Two months after the conquest of Afrin was completed, May welcomed Erdogan to London, where he also met the Queen. In a government statement, May said Ankara was an ally in the fight against terrorism, failed to mention Afrin at all, and only mentioned Kurds in the context of “Kurdish terrorism”.
In a phone call with Erdogan last month, May said the UK would “continue working in partnership” with Turkey in Syria, showing that London is intensely relaxed about its ally’s collaboration with the jihadists it is meant to oppose.
Once again, it can be seen that the UK’s principal aim in this part of the Middle East is not to fight terrorism, but to maintain its alliance with Turkey, sell arms and counter the Assad regime in Syria. This strategy has led it to undermine its main ally in the region fighting IS – the Kurdish Democratic Union Party (PYD) and its armed wing, the YPG, which the Foreign Office recognises “make an important contribution to counter-[IS] efforts”.
The case of Rojava
Although the UK proscribes the PKK in Turkey as a terrorist organisation, it does not so regard the YPG in Syria; the minister of state for the Middle East, Alistair Burt, has said they are “separate organisations”.

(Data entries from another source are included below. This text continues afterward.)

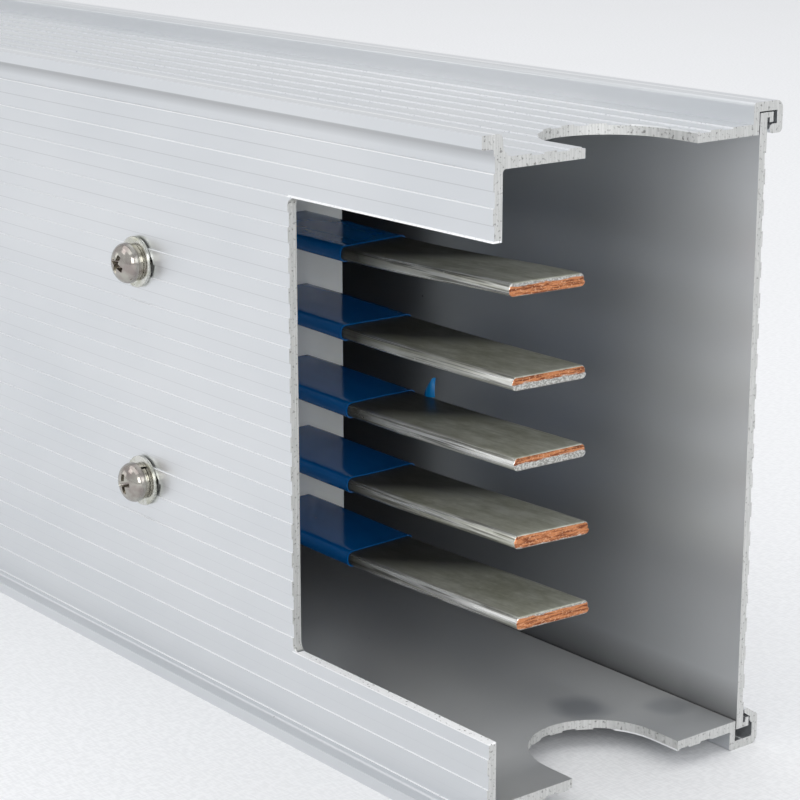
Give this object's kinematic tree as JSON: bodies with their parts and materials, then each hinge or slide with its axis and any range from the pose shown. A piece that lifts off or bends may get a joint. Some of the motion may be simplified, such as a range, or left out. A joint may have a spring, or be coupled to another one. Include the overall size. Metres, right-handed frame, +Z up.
{
  "type": "busway section",
  "caption": "Straight busway section: extruded aluminium housing with a clip-in back cover, flat sleeved copper busbars on comb supports, open joint ends.",
  "frame": {"origin": "centre of the outer box in plan, screw heads included, on the floor under the rims", "axes": "+X along the section, +Y from the front wall to the back cover, +Z up"},
  "size_m": [1, 0.0856, 0.1436],
  "materials": {
    "extruded_aluminium": "clear anodised, satin, with fine extrusion lines and sawn ends",
    "tinned_copper": "dull tin plating over copper, streaked, with copper showing on the sheared ends",
    "blue_sleeve": "glossy heat-shrunk sleeve",
    "white_moulding": "satin moulded insulator",
    "plated_steel": "bright nickel plated"
  },
  "bodies": {
    "root": {"housing_channel": "extruded_aluminium", "back_cover": "extruded_aluminium", "busbar_1": "tinned_copper", "busbar_2": "tinned_copper", "busbar_3": "tinned_copper", "busbar_4": "tinned_copper", "busbar_5": "tinned_copper", "sleeve_1": "blue_sleeve", "sleeve_2": "blue_sleeve", "sleeve_3": "blue_sleeve", "sleeve_4": "blue_sleeve", "sleeve_5": "blue_sleeve", "comb_support_1": "white_moulding", "comb_support_2": "white_moulding", "comb_support_3": "white_moulding", "screw_1_upper": "plated_steel", "screw_1_lower": "plated_steel", "screw_2_upper": "plated_steel", "screw_2_lower": "plated_steel", "screw_3_upper": "plated_steel", "screw_3_lower": "plated_steel", "spring_washer_1_upper": "plated_steel", "spring_washer_1_lower": "plated_steel", "spring_washer_2_upper": "plated_steel", "spring_washer_2_lower": "plated_steel", "spring_washer_3_upper": "plated_steel", "spring_washer_3_lower": "plated_steel", "flat_washer_1_upper": "plated_steel", "flat_washer_1_lower": "plated_steel", "flat_washer_2_upper": "plated_steel", "flat_washer_2_lower": "plated_steel", "flat_washer_3_upper": "plated_steel", "flat_washer_3_lower": "plated_steel"}
  },
  "joints": []
}
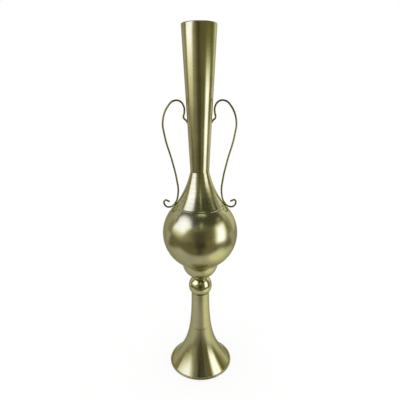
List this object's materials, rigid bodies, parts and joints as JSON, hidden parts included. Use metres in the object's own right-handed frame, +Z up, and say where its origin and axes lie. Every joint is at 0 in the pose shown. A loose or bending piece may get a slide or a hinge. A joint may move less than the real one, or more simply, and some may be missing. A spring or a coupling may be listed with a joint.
{
  "type": "floor vase",
  "caption": "Tall urn-shaped floor vase in satin brass: trumpet foot, slim stem, ball, globe belly, long flaring neck and a bent-wire scroll handle on each side.",
  "frame": {"origin": "on the floor at the middle of the foot ring", "axes": "+Z up the axis of the vase, towards the mouth; the handles lie on the X axis, left at -X and right at +X; -Y is the side the picture looks from"},
  "size_m": [0.26, 0.26, 1.2],
  "materials": {
    "satin_brass": "satin, fine turning lines",
    "polished_brass": "polished",
    "wire_brass": "satin",
    "plain_steel": "plain zinc",
    "plate_steel": "mill scale"
  },
  "bodies": {
    "root": {"neck_tube": "satin_brass", "shoulder_funnel": "satin_brass", "belly_bowl": "satin_brass", "stem_cup": "satin_brass", "knop_ball": "polished_brass", "foot_stem": "satin_brass", "foot_flare": "satin_brass", "foot_ring": "satin_brass", "right_handle": "wire_brass", "left_handle": "wire_brass", "tie_rod": "plain_steel", "belly_washer": "plain_steel", "belly_nut": "plain_steel", "weight_plate": "plate_steel", "plate_washer": "plain_steel", "plate_nut": "plain_steel"}
  },
  "joints": []
}
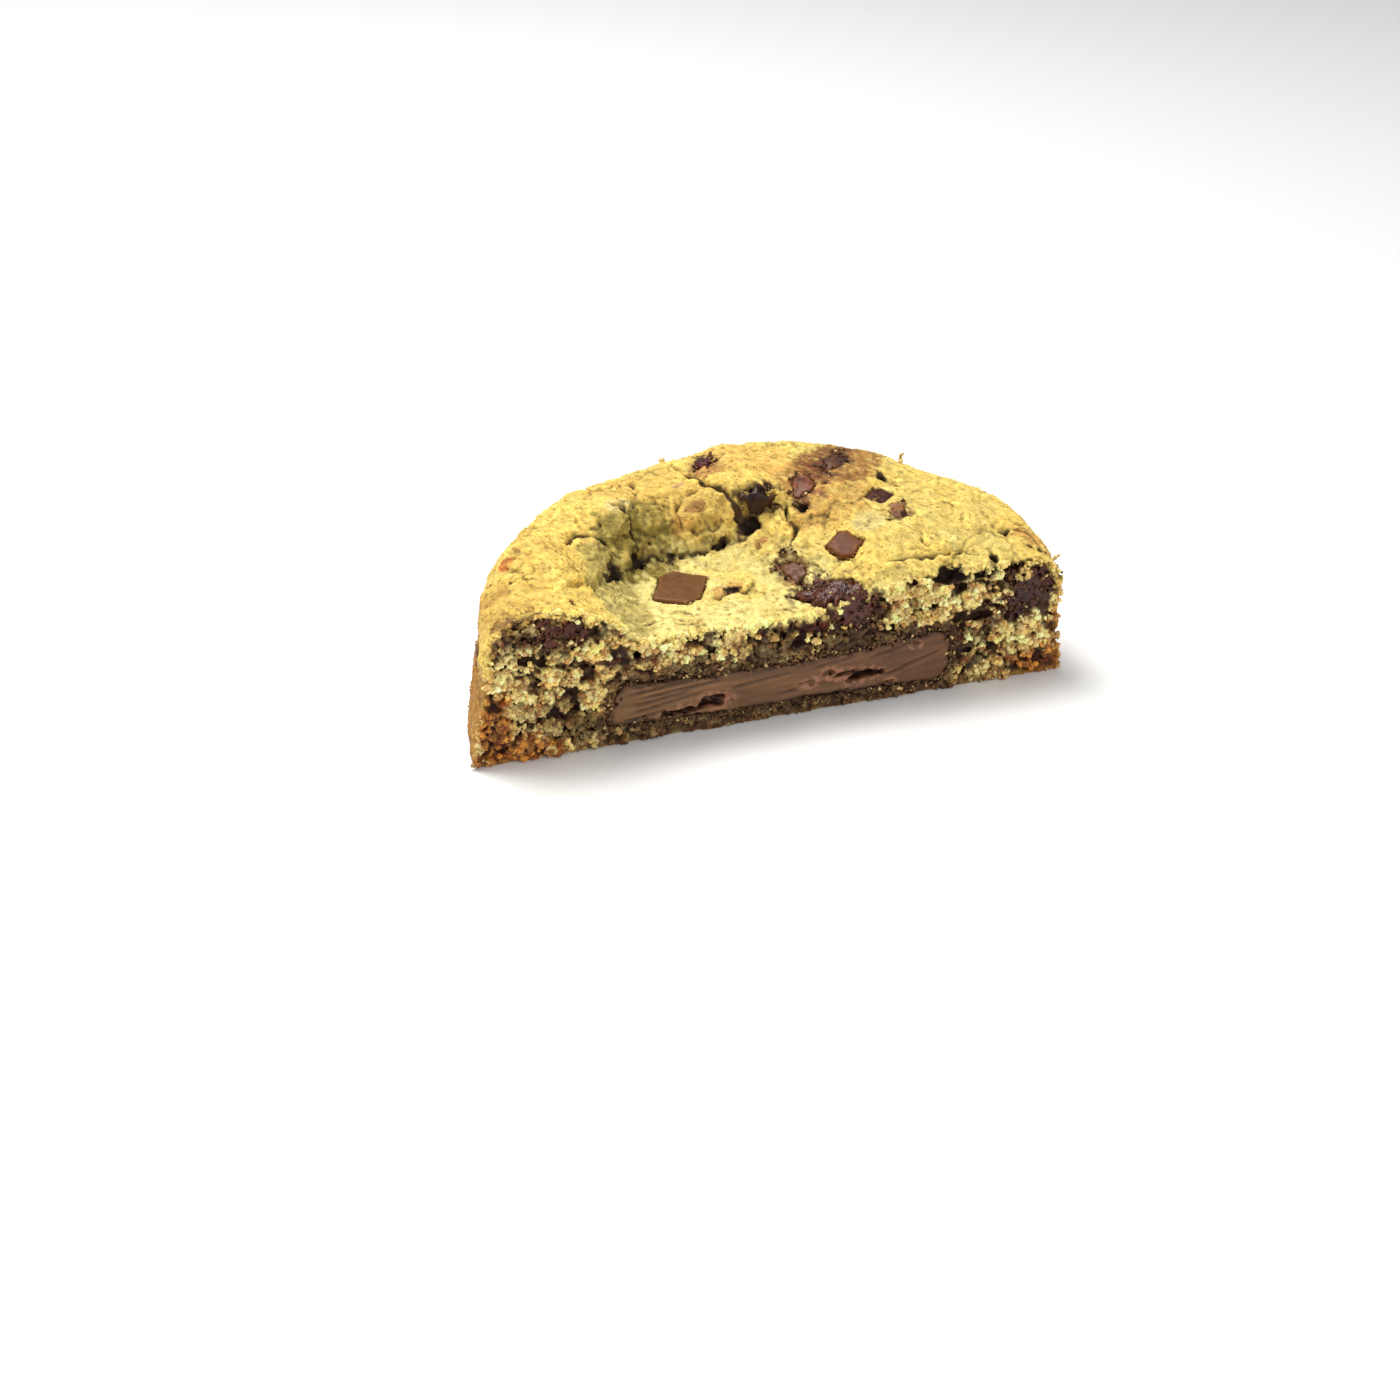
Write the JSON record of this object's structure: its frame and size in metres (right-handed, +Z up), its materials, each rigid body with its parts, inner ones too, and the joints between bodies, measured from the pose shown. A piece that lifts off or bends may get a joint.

The PYD declared a self-governed territory that it refers to as Rojava, or the Democratic Federation of Northern Syria. Rojava showed a significant commitment to promoting multi-ethnic governance and women’s rights, having held elections in September last year. This experiment was demolished by Turkey’s takeover of Afrin, with Turkish forces taking over homes and seizing farms, while 134,000 Afrin residents remain displaced and face restrictions in returning.
To students of British history, Britain’s favouring of Islamist-backed military conquest over more liberal, democratic forces comes as no surprise – rather, it is a leitmotif of British foreign policy in the Middle East.